[EXERCISE DIRECTIONS]
All of the material below is to be returned exactly.

-- start DATA SECTION --

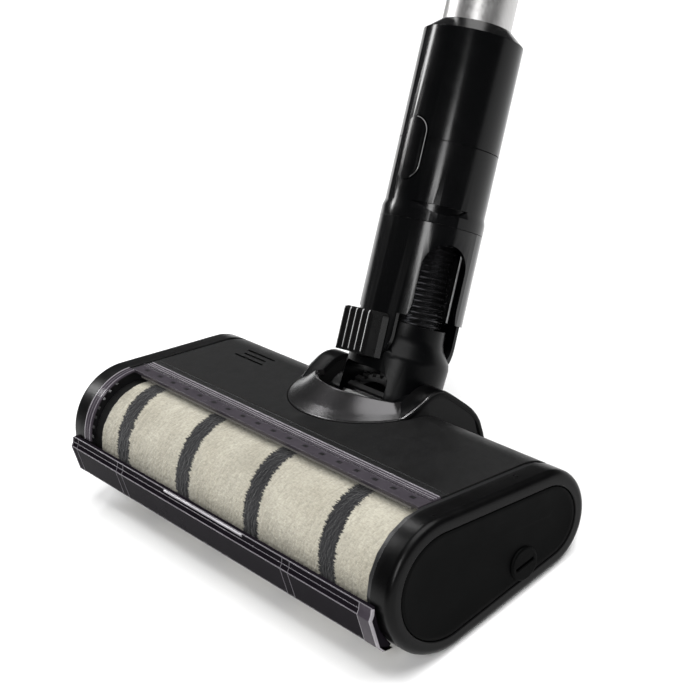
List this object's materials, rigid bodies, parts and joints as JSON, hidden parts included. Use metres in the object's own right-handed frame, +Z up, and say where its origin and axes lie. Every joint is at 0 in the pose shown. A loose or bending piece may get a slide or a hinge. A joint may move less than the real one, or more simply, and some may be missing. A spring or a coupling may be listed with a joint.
{
  "type": "powered soft-roller sweeper head",
  "caption": "Motor-driven soft-roller floor head with clear front bumper, belt drive, rear wheels and a two-axis articulated neck that takes a round push-on wand.",
  "frame": {"origin": "On the floor, under the middle of the bounding box", "axes": "+Z up, -Y the front edge of the head, +X the side with the roller lock"},
  "size_m": [0.2504, 0.2828, 0.2478],
  "materials": {
    "satin_black": "satin moulded plastic",
    "matte_black": "fine-grained matte moulded plastic",
    "gloss_black": "polished moulded plastic",
    "ribbed_black": "matte ribbed plastic",
    "smoke_clear": "smoke-tinted clear plastic",
    "window_clear": "lightly tinted clear plastic",
    "plush": "dense soft pile, cream with charcoal spiral stripes",
    "inner_grey": "moulded structural plastic",
    "rubber": "matte rubber",
    "board": "coated circuit board",
    "hose": "flexible ribbed plastic",
    "wand_alloy": "satin anodised",
    "steel": "plain bright steel"
  },
  "bodies": {
    "head": {"neck_cradle": "satin_black", "lower_housing": "inner_grey", "pivot_drum": "ribbed_black", "top_cover": "matte_black", "right_end_cap": "satin_black", "left_end_cap": "satin_black", "drive_motor": "steel", "drive_belt": "rubber", "light_strip": "board", "left_side_plate": "inner_grey", "window_strip": "window_clear", "end_bearing": "steel", "right_side_plate": "inner_grey", "right_side_panel": "satin_black", "control_board": "board", "left_pitch_pin": "steel", "right_pitch_pin": "steel", "sole_screw_1": "steel", "sole_screw_2": "steel", "sole_screw_3": "steel", "sole_screw_4": "steel", "roller_axle": "steel", "left_side_panel": "satin_black", "bumper_strip": "smoke_clear", "left_wheel_axle": "steel", "right_wheel_axle": "steel", "suction_duct": "inner_grey", "rear_seal": "rubber"},
    "roller": {"roller_pile": "plush", "roller_core": "inner_grey", "roller_drive_hub": "matte_black", "roller_idle_hub": "matte_black", "roller_end_ring": "matte_black", "driven_pulley": "matte_black"},
    "motor_rotor": {"motor_pulley": "steel", "motor_shaft": "steel"},
    "left_roll": {"left_wheel": "rubber"},
    "right_roll": {"right_wheel": "rubber"},
    "lock": {"cap_lock": "satin_black"},
    "yoke": {"neck_yoke": "gloss_black", "hose_cuff": "hose", "knuckle_pin_front": "steel", "knuckle_pin_rear": "steel"},
    "neck": {"neck_shell": "gloss_black", "corrugated_hose": "hose", "wand_socket": "gloss_black", "button_spring": "steel", "pedal_spring": "steel"},
    "pedal": {"foot_pedal": "ribbed_black"},
    "button": {"wand_button": "gloss_black"},
    "wand": {"wand_collar": "gloss_black", "wand_tube": "wand_alloy"}
  },
  "joints": [
    {"name": "roller_spin", "type": "hinge", "parent": "head", "child": "roller", "pos_m": [0, -0.10684, 0.029], "axis": [1, 0, 0], "continuous": true},
    {"name": "motor_spin", "type": "hinge", "parent": "head", "child": "motor_rotor", "pos_m": [-0.11, -0.04614, 0.025], "axis": [1, 0, 0], "continuous": true},
    {"name": "left_wheel_spin", "type": "hinge", "parent": "head", "child": "left_roll", "pos_m": [-0.0355, -0.01434, 0.009], "axis": [1, 0, 0], "continuous": true},
    {"name": "right_wheel_spin", "type": "hinge", "parent": "head", "child": "right_roll", "pos_m": [0.0355, -0.01434, 0.009], "axis": [1, 0, 0], "continuous": true},
    {"name": "lock_turn", "type": "hinge", "parent": "head", "child": "lock", "pos_m": [0.123, -0.06384, 0.0145], "axis": [1, 0, 0], "range_deg": [0, 90]},
    {"name": "neck_pitch", "type": "hinge", "parent": "head", "child": "yoke", "pos_m": [0, -0.03084, 0.0292], "axis": [-1, 0, 0], "range_deg": [-19, 42]},
    {"name": "neck_swing", "type": "hinge", "parent": "yoke", "child": "neck", "pos_m": [0, -0.00605, 0.06186], "axis": [0, 0.7965, -0.6046], "range_deg": [-30, 40], "deforming": ["corrugated_hose"]},
    {"name": "pedal_press", "type": "slide", "parent": "neck", "child": "pedal", "axis": [0.0837, -0.6025, -0.7937], "range_m": [0, 0.003], "stiffness_N_per_m": 900, "springref_m": -0.001, "deforming": ["pedal_spring"]},
    {"name": "button_press", "type": "slide", "parent": "neck", "child": "button", "axis": [0, 0.7965, -0.6046], "range_m": [0, 0.002], "stiffness_N_per_m": 900, "springref_m": -0.001, "deforming": ["button_spring"]},
    {"name": "wand_pull", "type": "slide", "parent": "neck", "child": "wand", "axis": [-0.0837, 0.6025, 0.7937], "range_m": [0, 0.04]}
  ],
  "couplings": [
    {"joint": "motor_spin", "follows": "roller_spin", "ratio": 2.8}
  ]
}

-- end DATA SECTION --

[CORRECT OUTPUT]
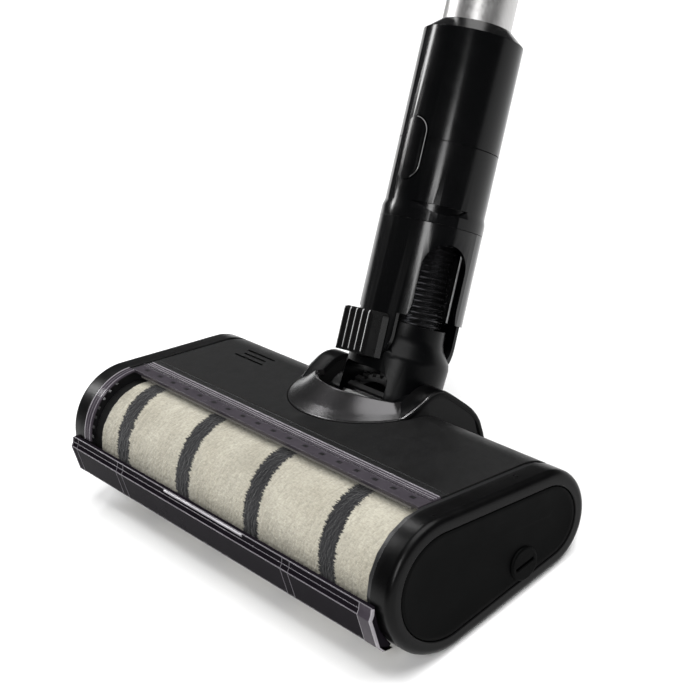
List this object's materials, rigid bodies, parts and joints as JSON, hidden parts included. Use metres in the object's own right-handed frame, +Z up, and say where its origin and axes lie. Every joint is at 0 in the pose shown. A loose or bending piece may get a slide or a hinge. A joint may move less than the real one, or more simply, and some may be missing. A spring or a coupling may be listed with a joint.
{
  "type": "powered soft-roller sweeper head",
  "caption": "Motor-driven soft-roller floor head with clear front bumper, belt drive, rear wheels and a two-axis articulated neck that takes a round push-on wand.",
  "frame": {"origin": "On the floor, under the middle of the bounding box", "axes": "+Z up, -Y the front edge of the head, +X the side with the roller lock"},
  "size_m": [0.2504, 0.2828, 0.2478],
  "materials": {
    "satin_black": "satin moulded plastic",
    "matte_black": "fine-grained matte moulded plastic",
    "gloss_black": "polished moulded plastic",
    "ribbed_black": "matte ribbed plastic",
    "smoke_clear": "smoke-tinted clear plastic",
    "window_clear": "lightly tinted clear plastic",
    "plush": "dense soft pile, cream with charcoal spiral stripes",
    "inner_grey": "moulded structural plastic",
    "rubber": "matte rubber",
    "board": "coated circuit board",
    "hose": "flexible ribbed plastic",
    "wand_alloy": "satin anodised",
    "steel": "plain bright steel"
  },
  "bodies": {
    "head": {"neck_cradle": "satin_black", "lower_housing": "inner_grey", "pivot_drum": "ribbed_black", "top_cover": "matte_black", "right_end_cap": "satin_black", "left_end_cap": "satin_black", "drive_motor": "steel", "drive_belt": "rubber", "light_strip": "board", "left_side_plate": "inner_grey", "window_strip": "window_clear", "end_bearing": "steel", "right_side_plate": "inner_grey", "right_side_panel": "satin_black", "control_board": "board", "left_pitch_pin": "steel", "right_pitch_pin": "steel", "sole_screw_1": "steel", "sole_screw_2": "steel", "sole_screw_3": "steel", "sole_screw_4": "steel", "roller_axle": "steel", "left_side_panel": "satin_black", "bumper_strip": "smoke_clear", "left_wheel_axle": "steel", "right_wheel_axle": "steel", "suction_duct": "inner_grey", "rear_seal": "rubber"},
    "roller": {"roller_pile": "plush", "roller_core": "inner_grey", "roller_drive_hub": "matte_black", "roller_idle_hub": "matte_black", "roller_end_ring": "matte_black", "driven_pulley": "matte_black"},
    "motor_rotor": {"motor_pulley": "steel", "motor_shaft": "steel"},
    "left_roll": {"left_wheel": "rubber"},
    "right_roll": {"right_wheel": "rubber"},
    "lock": {"cap_lock": "satin_black"},
    "yoke": {"neck_yoke": "gloss_black", "hose_cuff": "hose", "knuckle_pin_front": "steel", "knuckle_pin_rear": "steel"},
    "neck": {"neck_shell": "gloss_black", "corrugated_hose": "hose", "wand_socket": "gloss_black", "button_spring": "steel", "pedal_spring": "steel"},
    "pedal": {"foot_pedal": "ribbed_black"},
    "button": {"wand_button": "gloss_black"},
    "wand": {"wand_collar": "gloss_black", "wand_tube": "wand_alloy"}
  },
  "joints": [
    {"name": "roller_spin", "type": "hinge", "parent": "head", "child": "roller", "pos_m": [0, -0.10684, 0.029], "axis": [1, 0, 0], "continuous": true},
    {"name": "motor_spin", "type": "hinge", "parent": "head", "child": "motor_rotor", "pos_m": [-0.11, -0.04614, 0.025], "axis": [1, 0, 0], "continuous": true},
    {"name": "left_wheel_spin", "type": "hinge", "parent": "head", "child": "left_roll", "pos_m": [-0.0355, -0.01434, 0.009], "axis": [1, 0, 0], "continuous": true},
    {"name": "right_wheel_spin", "type": "hinge", "parent": "head", "child": "right_roll", "pos_m": [0.0355, -0.01434, 0.009], "axis": [1, 0, 0], "continuous": true},
    {"name": "lock_turn", "type": "hinge", "parent": "head", "child": "lock", "pos_m": [0.123, -0.06384, 0.0145], "axis": [1, 0, 0], "range_deg": [0, 90]},
    {"name": "neck_pitch", "type": "hinge", "parent": "head", "child": "yoke", "pos_m": [0, -0.03084, 0.0292], "axis": [-1, 0, 0], "range_deg": [-19, 42]},
    {"name": "neck_swing", "type": "hinge", "parent": "yoke", "child": "neck", "pos_m": [0, -0.00605, 0.06186], "axis": [0, 0.7965, -0.6046], "range_deg": [-30, 40], "deforming": ["corrugated_hose"]},
    {"name": "pedal_press", "type": "slide", "parent": "neck", "child": "pedal", "axis": [0.0837, -0.6025, -0.7937], "range_m": [0, 0.003], "stiffness_N_per_m": 900, "springref_m": -0.001, "deforming": ["pedal_spring"]},
    {"name": "button_press", "type": "slide", "parent": "neck", "child": "button", "axis": [0, 0.7965, -0.6046], "range_m": [0, 0.002], "stiffness_N_per_m": 900, "springref_m": -0.001, "deforming": ["button_spring"]},
    {"name": "wand_pull", "type": "slide", "parent": "neck", "child": "wand", "axis": [-0.0837, 0.6025, 0.7937], "range_m": [0, 0.04]}
  ],
  "couplings": [
    {"joint": "motor_spin", "follows": "roller_spin", "ratio": 2.8}
  ]
}